Show every line below where "from" can be found.

[Begin Material provided]

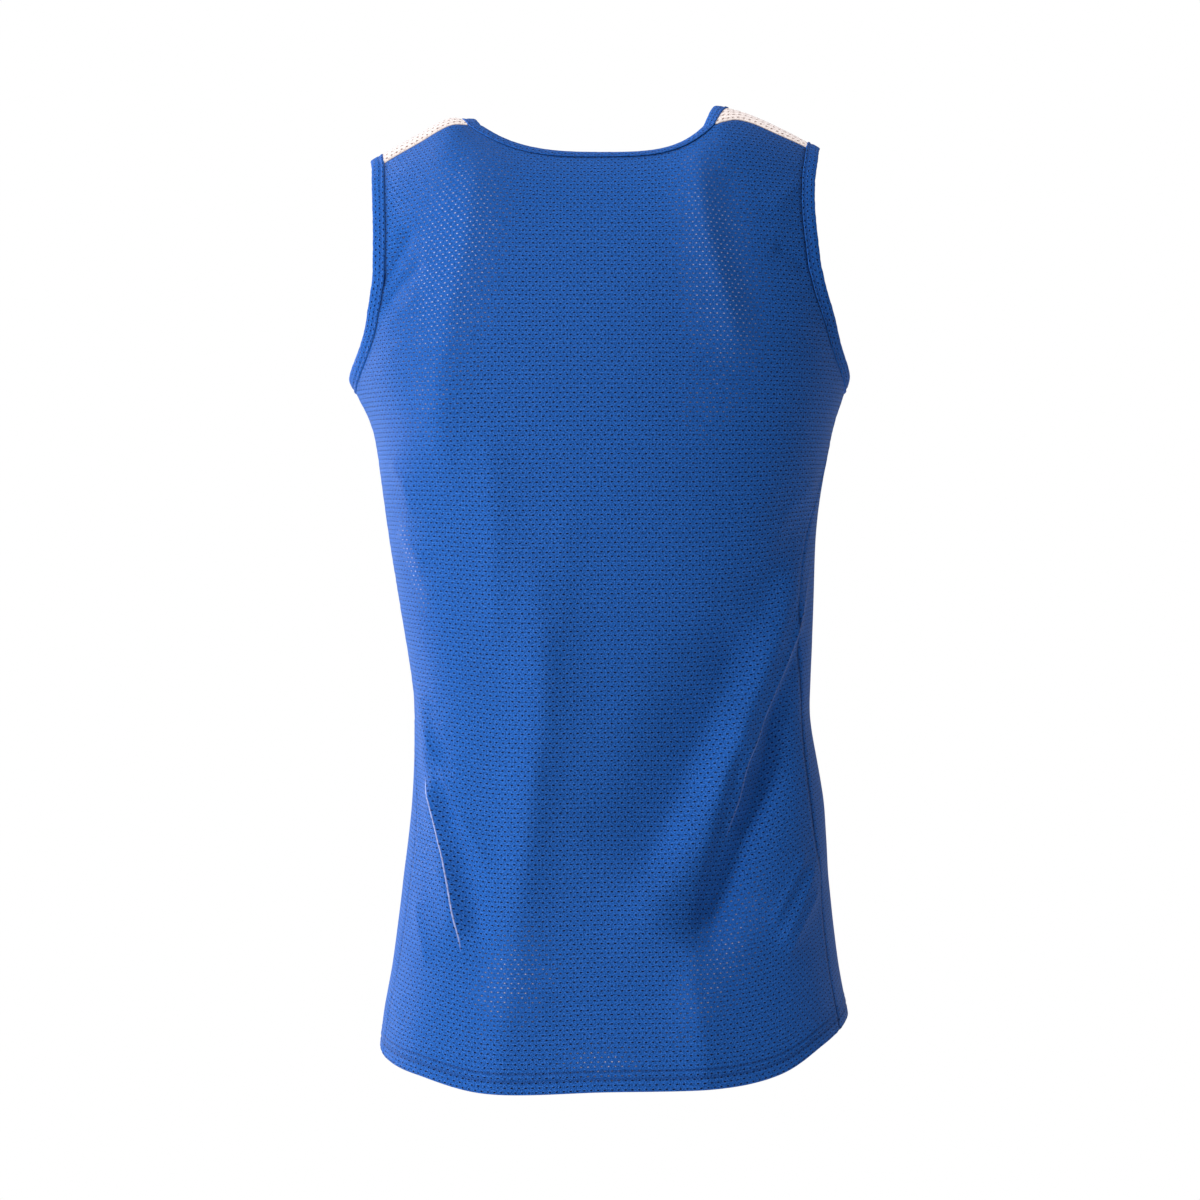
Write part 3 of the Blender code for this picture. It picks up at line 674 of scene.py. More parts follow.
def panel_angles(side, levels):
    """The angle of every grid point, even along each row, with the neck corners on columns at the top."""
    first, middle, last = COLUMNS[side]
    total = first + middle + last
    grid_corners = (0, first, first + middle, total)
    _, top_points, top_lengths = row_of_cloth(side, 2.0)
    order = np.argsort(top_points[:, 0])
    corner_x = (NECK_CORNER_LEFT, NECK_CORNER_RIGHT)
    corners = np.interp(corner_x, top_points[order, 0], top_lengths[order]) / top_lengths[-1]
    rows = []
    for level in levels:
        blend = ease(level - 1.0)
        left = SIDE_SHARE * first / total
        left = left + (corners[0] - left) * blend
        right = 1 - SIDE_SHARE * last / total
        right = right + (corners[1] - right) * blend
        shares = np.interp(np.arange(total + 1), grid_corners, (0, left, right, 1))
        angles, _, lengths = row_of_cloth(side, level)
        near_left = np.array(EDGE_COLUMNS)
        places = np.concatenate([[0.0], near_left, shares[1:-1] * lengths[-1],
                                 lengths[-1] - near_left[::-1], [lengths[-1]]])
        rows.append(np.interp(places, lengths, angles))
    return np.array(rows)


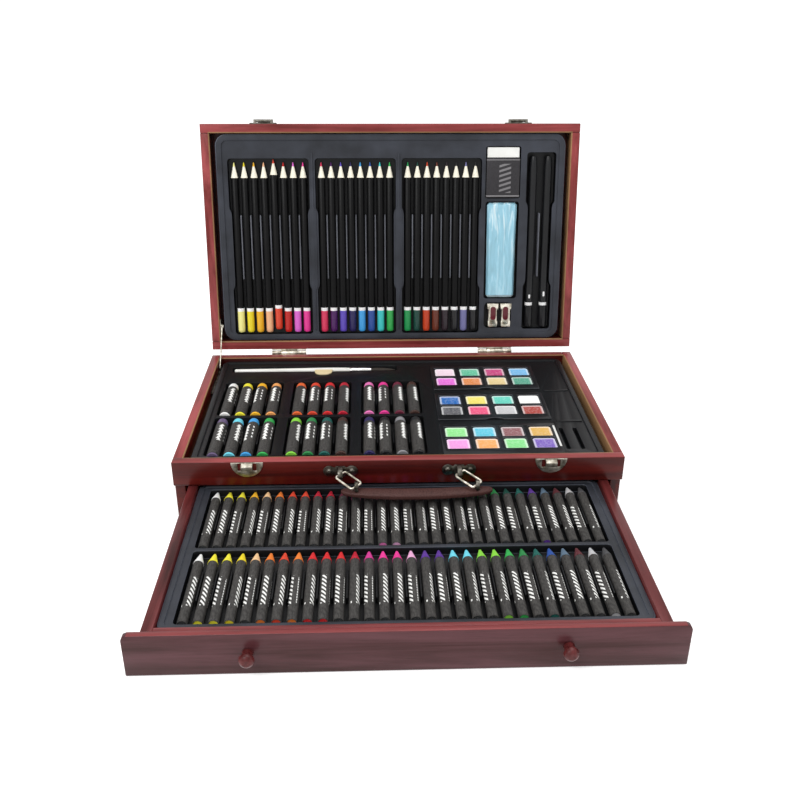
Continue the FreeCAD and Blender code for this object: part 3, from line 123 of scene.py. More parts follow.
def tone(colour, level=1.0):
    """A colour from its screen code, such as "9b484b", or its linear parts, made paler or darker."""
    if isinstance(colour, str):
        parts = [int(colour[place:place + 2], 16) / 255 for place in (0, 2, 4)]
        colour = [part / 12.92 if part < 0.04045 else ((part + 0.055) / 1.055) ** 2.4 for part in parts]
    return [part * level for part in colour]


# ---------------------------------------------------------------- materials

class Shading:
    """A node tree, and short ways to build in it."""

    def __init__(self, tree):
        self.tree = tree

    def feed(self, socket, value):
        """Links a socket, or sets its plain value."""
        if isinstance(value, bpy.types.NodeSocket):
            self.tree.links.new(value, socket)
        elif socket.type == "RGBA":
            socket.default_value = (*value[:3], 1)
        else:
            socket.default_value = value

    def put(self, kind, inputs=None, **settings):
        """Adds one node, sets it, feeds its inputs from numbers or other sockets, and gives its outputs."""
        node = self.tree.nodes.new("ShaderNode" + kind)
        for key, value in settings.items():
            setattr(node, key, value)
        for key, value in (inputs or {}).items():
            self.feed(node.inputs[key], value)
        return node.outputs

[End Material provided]

## Written response
Continue the FreeCAD and Blender code for this object: part 3, from line 123 of scene.py. More parts follow.
    """A colour from its screen code, such as "9b484b", or its linear parts, made paler or darker."""
        """Adds one node, sets it, feeds its inputs from numbers or other sockets, and gives its outputs."""